ATF: I knew coming in that there is a soul to planning, because by its very nature, it is a process about the conditions in which people build community, live, breathe, go to school. How could that not be soulful?
I think that there are unique people that see that and come to it on all different levels. It’s the type of work that draws people that want to help others, to help build things and contribute to the world. The question is more: is Harvard a place that nurtures that understanding?
It’s really important to have practitioners interacting with students all the time before they get out there. I think part of how you nurture the soul of planning is you nurture the soul of community and build up its capacity to be strong and express its voice to planners, to create a space to work together. The soul of planning is not in the planner. It’s in the place, it’s in the people and the community.

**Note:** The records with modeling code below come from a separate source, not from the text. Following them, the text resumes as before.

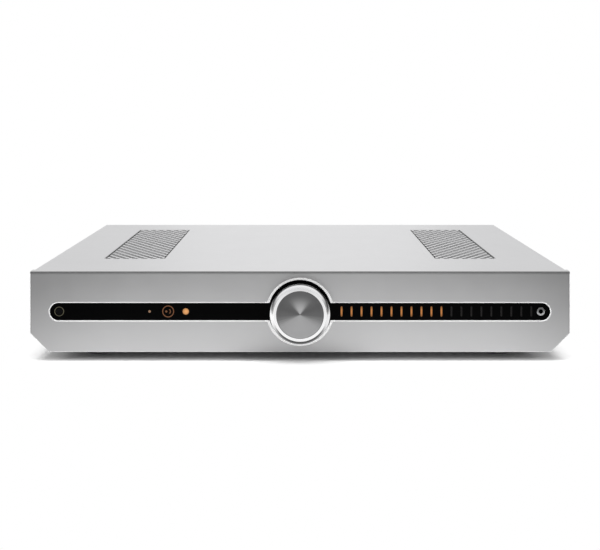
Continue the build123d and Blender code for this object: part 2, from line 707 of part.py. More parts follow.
def board_components():
    # x, y, width, length, top z
    blocks = [(x, 113, 16, 18, 39.0) for x in (-84, -56)]
    blocks += [(x, 89, 10, 6, 26.0) for x in range(-40, 61, 20)]
    blocks += [(91, -12, 26, 8, 31.0), (83, 135, 26, 14, 34.0),
               (84, 40, 10, 8, 31.1), (-98, 128, 10, 8, 31.1)]
    parts = [block_z(x, y, width, length, BOARD_TOP, top)
             for x, y, width, length, top in blocks]
    parts += [rod_z(x, y, 5.0, BOARD_TOP, 36.0)
              for x in range(-70, 56, 25) for y in (48.0, 66.0)]
    return parts


def board_standoffs():
    places = [(x, y) for x in (-106, 106) for y in (-12, 142)] + [(0, 142), (0, 30)]
    return [*[rod_z(x, y, 3.0, TRAY_TOP, BOARD_Z) for x, y in places],
            *[rod_y(x, 48.5, 2.5, SUB_REAR, BOARD_FRONT) for x in (-150, -60, 60, 150)]]


def wire(radius, start, end, *points):
    """Round cable through points; start and end are the directions it leaves and arrives in."""
    path = Spline(*points, tangents=[start, end])
    return sweep(Plane(origin=path @ 0, z_dir=path % 0) * Circle(radius), path=path)


def internal_wiring():
    # (y, z) of the ribbon cable: along its top to the rear, back along its underside
    ribbon = outline((-155.9, 41), (-155.9, 42), (-144, 42), (-140, 38), (-24, 38),
                     (-11.5, 34), (-11.5, 31), (-12.5, 31), (-12.5, 33), (-25, 37),
                     (-140.5, 37), (-144.5, 41))
    return [
        extrude_x(ribbon, 81, 101),
        wire(3.0, (0, -1, 0), (1, -1, -0.5),
             (-176, 146.5, 44), (-160, 128, 46), (-110, 116, 45), (-98, 80, 44),
             (-95, -30, 42), (-63, -66, 40)),
        wire(2.5, (1, 1, 0), (0, 0, -1),
             (44, -36, 46), (66, -22, 46), (84, 20, 42), (84, 40, 31.2)),
        wire(2.2, (0, -1, 0), (0, 0, -1),
             (-100, 147, 40), (-99, 132, 36), (-98, 128, 31.2))]


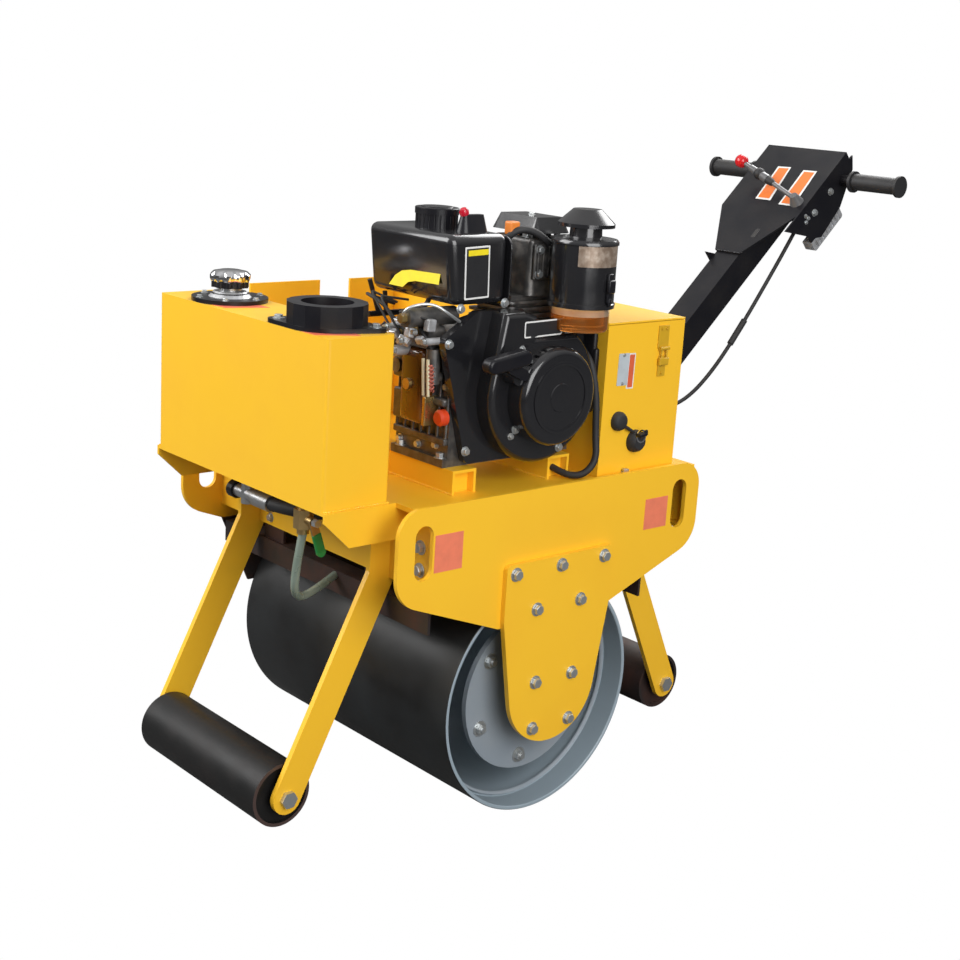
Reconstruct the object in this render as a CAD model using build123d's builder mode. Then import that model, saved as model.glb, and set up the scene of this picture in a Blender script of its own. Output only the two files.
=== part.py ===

That is part of what I’m thinking about in terms of this next move in work. I may not be impacting the planners but I’m helping build the capacity within the community.
KA: What is next for you?
ATF: I’d like to both share the lessons I’ve learned more broadly in my writing and speaking, and support the practice by building out best practices. I can do that possibly in a nonprofit or academic setting, or through philanthropy. What’s next is to get the message and practice out there, using the vehicles that become available to me. I’m looking to stay in the Cambridge and Boston area.
KA: Based on your past community work and your experiences at Harvard, what piece of advice would you most like to communicate to current students of planning and design?
ATF: I would say to have the courage to dig beyond their intellect. This field of work is so intricately connected with the human processes of where you go to school, to work, how you get there, and so on. These processes can’t always be taken apart or navigated intellectually. I would say to dig to the heart level of why this is important, and find inspiration in the work so that it doesn’t become dry exercises. To connect with the people with whom and for whom they will be doing planning. To get close to the taste, the face, the feeling, and the heart of the matter.